Paschal’s Wager
Thursday, July 5, 2007 at 03:05PM
J. Mark Jordan in ThoughtSculpting

cointoss.jpg “We toss the coin, but it is the Lord who controls its decision.” Proverbs 16:33 TLB

Our scientific age has schooled us to run calculations for every venture. The stock market, financial investments, business ventures and insurance policies are all predicated upon calculated risks. People enter sweepstakes, compete on game shows, bet on sports contests and play the lottery against impossible odds, all in the illusory quest for huge sums of money. Odds-making finds its way into nearly every aspect of life. Doctors inform patients as to the percentage of a surgery’s success and the chances of side effects from medications. Lawyers impress upon their clients the probability of winning a case. Geologists measure the likelihood of earthquakes and meteorologists forecast the chances of rain or snow.

Blaise Paschal, a brilliant mathematician who reached his prime in 1650, posed this stark conundrum to his colleagues in an effort to apply the new field of probability to matters of faith: “Either God is, or he is not. Which way should we incline? Reason cannot answer.” In other words, if we were to wager the existence of God, how would we stand? The conclusion he reached over three centuries ago remains instructive for us today.

According to Paschal, two questions demand an answer before anyone can decide whether to believe in God. First, what are the odds of being right? Second, and more importantly, what are the consequences of being wrong? The answer to the first question is simple: The odds are one out of two, or fifty-fifty. The second answer is far more crucial. If one says there is no God and he is wrong, he reaps eternal damnation. “Which way should we incline?” Such severe consequences heavily outweigh the most enticing odds. For Paschal, a deeply religious man, the only sensible answer was yes.

The willingness to take a chance varies according to the consequences. People will take long shots if losing means little or nothing. The higher the stakes grow, however, the more conservative they become. No thrill, even for the inveterate gambler, compensates for total loss. Despite these caveats, many fail to read the numbers accurately. Others are driven by rash and reckless behavior.

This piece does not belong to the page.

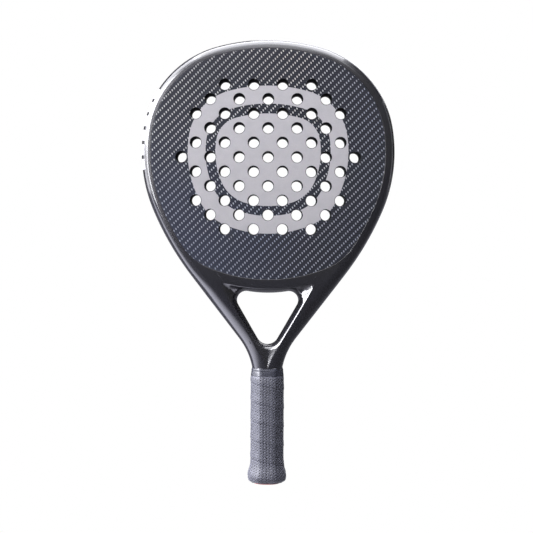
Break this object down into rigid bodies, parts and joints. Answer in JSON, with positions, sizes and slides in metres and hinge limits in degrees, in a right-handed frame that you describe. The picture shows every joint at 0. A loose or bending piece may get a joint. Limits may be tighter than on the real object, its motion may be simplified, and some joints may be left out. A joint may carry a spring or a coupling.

Just as the Roman soldiers gambled for Jesus’ robe, many impulsive souls today think that accepting or rejecting God rides on a mere roll of the dice. They place everything in this life, and the life to come, on the table, hoping that “Lady Luck” smiles on them. The tragic truth about Paschal’s wager is that there is no wager at all. Perhaps God is a fair bet in the minds of statisticians, probability experts and gamers. But the believer rejects even the premise itself.

Don’t gamble on God. The Bible says, “He that cometh to God must believe that he is, and that he is a rewarder of them that diligently seek him.” (Hebrews 11:6). The gambler begins with uncertainty, but the believer begins with faith. The gambler hedges his bet, but the believer casts all his lot with God.

Don’t gamble on your soul. In the parable of the rich man who built more barns, God said, “…This night thy soul shall be required of thee: then whose shall those things be, which thou hast provided? (Luke 12:20). A modern advertiser coined the phrase that “a mind is a terrible thing to waste”, but the eternal soul is a far more terrible thing to lose.

Don’t gamble on the rapture. “Knowing this first, that there shall come in the last days scoffers, walking after their own lusts, saying, Where is the promise of his coming? for since the fathers fell asleep, all things continue as they were from the beginning of the creation…The Lord is not slack concerning his promise…but the day of the Lord will come as a thief in the night.” (II Peter 3:3-4, 10.) With the fulfillment of scores of Bible prophecies, many of them in our generation, we have every reason to expect the imminent rapture of the church.

Don’t gamble on the judgment . Hebrews 9:27 says, “And as it is appointed unto men once to die, but after this the judgment.” Many people today to whatever they can to wiggle through every loophole and out of every commitment that they possibly can.

“The fool hath said in his heart, ‘There is no God.’” Psalm 14:1. God is not a gamble. The conclusions of atheists and agnostics find their basis not in statistics or probabilities, not in convoluted claims of superior logic, not in their finite experiences, but in folly. “For I know whom I have believed, and am persuaded that he is able to keep that which I have committed unto him against that day. II Timothy 1:12.